▽
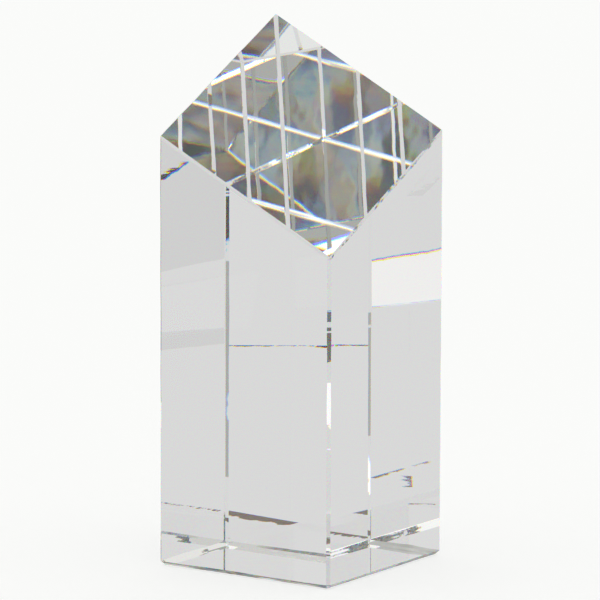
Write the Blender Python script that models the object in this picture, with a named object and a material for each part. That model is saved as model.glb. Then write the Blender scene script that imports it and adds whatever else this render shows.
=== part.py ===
# Crystal award: one solid block of optical glass, ground and polished from a square
# column. Its top is a single flat cut that falls along the diagonal, from the tallest
# upright edge to the shortest. Every edge is ground to a small flat chamfer. It stands
# on its flat underside, and nothing is fitted to it.
# Units are metres and +Z is up. The underside's centre is the origin.

import math

import bmesh
import bpy
from mathutils import Matrix, Vector

# Driving dimensions
SIDE = 0.060  # width of the square column, across two opposite faces
TALL_EDGE = 0.158  # height of the tallest upright edge, at (-X, +Y), before its chamfers
SHORT_EDGE = 0.0965  # height of the shortest upright edge, at (+X, -Y), before its chamfers
UPRIGHT_CHAMFER = 0.0008  # chamfers on the four upright edges, each along both faces
BASE_CHAMFER = 0.0010  # chamfers round the underside
CROWN_CHAMFER = 0.0004  # chamfers round the slanted top

GLASS = {"colour": (0.93, 0.95, 0.94, 1.0), "roughness": 0.02, "metallic": 0.0}

# The outward directions of the upright faces in turn, each with the next one round
UPRIGHT_FACES = [Vector((1, 0, 0)), Vector((0, 1, 0)), Vector((-1, 0, 0)), Vector((0, -1, 0))]
UNDERSIDE = Vector((0, 0, -1))


def clear_scene():
    for obj in list(bpy.data.objects):
        bpy.data.objects.remove(obj, do_unlink=True)


def glass_material():
    material = bpy.data.materials.new("optical_glass")
    material.use_nodes = True
    material.diffuse_color = GLASS["colour"]
    shader = material.node_tree.nodes["Principled BSDF"]
    shader.inputs["Base Color"].default_value = GLASS["colour"]
    shader.inputs["Roughness"].default_value = GLASS["roughness"]
    shader.inputs["Metallic"].default_value = GLASS["metallic"]
    return material


def grind(bm, point, outward):
    # Takes off all that lies beyond a plane, and closes the block with one flat face there
    block = bm.verts[:] + bm.edges[:] + bm.faces[:]
    bmesh.ops.bisect_plane(bm, geom=block, plane_co=point, plane_no=outward, clear_outer=True)
    rim = [edge for edge in bm.edges if edge.is_boundary]
    bmesh.ops.contextual_create(bm, geom=rim)


def chamfer(bm, edge_point, face_a, face_b, width):
    # A flat on the edge between two faces, which takes the same width off each of them
    outward = (face_a + face_b).normalized()
    depth = width * math.sin(face_a.angle(face_b) / 2)
    grind(bm, edge_point - outward * depth, outward)


def crown_plane():
    # The slanted cut's middle point and outward direction. It rises alike towards -X and +Y.
    rise = (TALL_EDGE - SHORT_EDGE) / (2 * SIDE)
    middle = Vector((0, 0, (TALL_EDGE + SHORT_EDGE) / 2))
    return middle, Vector((rise, -rise, 1)).normalized()


def crystal_block():
    bm = bmesh.new()
    size = Matrix.Diagonal((SIDE, SIDE, 2 * TALL_EDGE, 1))
    raised = Matrix.Translation((0, 0, TALL_EDGE))
    bmesh.ops.create_cube(bm, size=1, matrix=raised @ size)

    crown_point, crown = crown_plane()
    grind(bm, crown_point, crown)

    for face, next_face in zip(UPRIGHT_FACES, UPRIGHT_FACES[1:] + UPRIGHT_FACES[:1]):
        corner = (face + next_face) * SIDE / 2
        chamfer(bm, corner, face, next_face, UPRIGHT_CHAMFER)
        chamfer(bm, face * SIDE / 2, face, UNDERSIDE, BASE_CHAMFER)
        # The crown meets this face along a line whose middle is straight out from the axis
        rim_height = crown_point.z - (face * SIDE / 2).dot(crown) / crown.z
        rim_middle = face * SIDE / 2 + Vector((0, 0, rim_height))
        chamfer(bm, rim_middle, face, crown, CROWN_CHAMFER)

    bmesh.ops.recalc_face_normals(bm, faces=bm.faces[:])
    mesh = bpy.data.meshes.new("crystal_block")
    bm.to_mesh(mesh)
    bm.free()
    mesh.materials.append(glass_material())
    obj = bpy.data.objects.new("crystal_block", mesh)
    bpy.context.scene.collection.objects.link(obj)


clear_scene()
crystal_block()
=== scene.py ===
import math
import random

import bpy
from mathutils import Matrix, Vector


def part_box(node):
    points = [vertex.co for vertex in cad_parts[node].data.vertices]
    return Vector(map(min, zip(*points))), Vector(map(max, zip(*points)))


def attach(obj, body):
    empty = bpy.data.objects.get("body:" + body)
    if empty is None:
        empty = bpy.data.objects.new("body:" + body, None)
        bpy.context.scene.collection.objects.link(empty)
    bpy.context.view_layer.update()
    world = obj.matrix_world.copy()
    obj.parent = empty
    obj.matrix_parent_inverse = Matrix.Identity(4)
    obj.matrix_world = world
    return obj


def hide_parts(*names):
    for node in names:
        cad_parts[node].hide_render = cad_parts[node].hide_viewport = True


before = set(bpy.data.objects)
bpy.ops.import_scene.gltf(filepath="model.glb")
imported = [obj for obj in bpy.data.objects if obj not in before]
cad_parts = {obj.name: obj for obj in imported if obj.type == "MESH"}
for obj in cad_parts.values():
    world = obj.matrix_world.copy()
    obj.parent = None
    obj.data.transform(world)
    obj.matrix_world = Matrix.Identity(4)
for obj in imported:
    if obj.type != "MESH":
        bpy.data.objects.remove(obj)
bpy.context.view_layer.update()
blockLow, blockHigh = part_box("crystal_block")
side = blockHigh.x - blockLow.x
print("frame loaded")


# ---- camera ----

cameraSet = {
    "azimuth": 34.1,         # degrees round from the front, towards the right
    "elevation": 9.41,       # degrees above level
    "distance": 25.84,       # in block widths
    "targetHeight": 1.295,   # in block widths
    "targetAside": -0.0074,
    "tilt": 0.17,            # degrees, a hair off level
    "lens": 317.0,           # millimetres, on a 36 mm sensor
}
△
Quote word for word the lines from the line holding "bmesh.ops.recalc_face_normals(bm, faces=bm.faces[:])" through the line holding "bpy.context.scene.collection.objects.link(empty)"; include both of those lines and add nothing.

• [Output of the task]:
    bmesh.ops.recalc_face_normals(bm, faces=bm.faces[:])
    mesh = bpy.data.meshes.new("crystal_block")
    bm.to_mesh(mesh)
    bm.free()
    mesh.materials.append(glass_material())
    obj = bpy.data.objects.new("crystal_block", mesh)
    bpy.context.scene.collection.objects.link(obj)


clear_scene()
crystal_block()
=== scene.py ===
import math
import random

import bpy
from mathutils import Matrix, Vector


def part_box(node):
    points = [vertex.co for vertex in cad_parts[node].data.vertices]
    return Vector(map(min, zip(*points))), Vector(map(max, zip(*points)))


def attach(obj, body):
    empty = bpy.data.objects.get("body:" + body)
    if empty is None:
        empty = bpy.data.objects.new("body:" + body, None)
        bpy.context.scene.collection.objects.link(empty)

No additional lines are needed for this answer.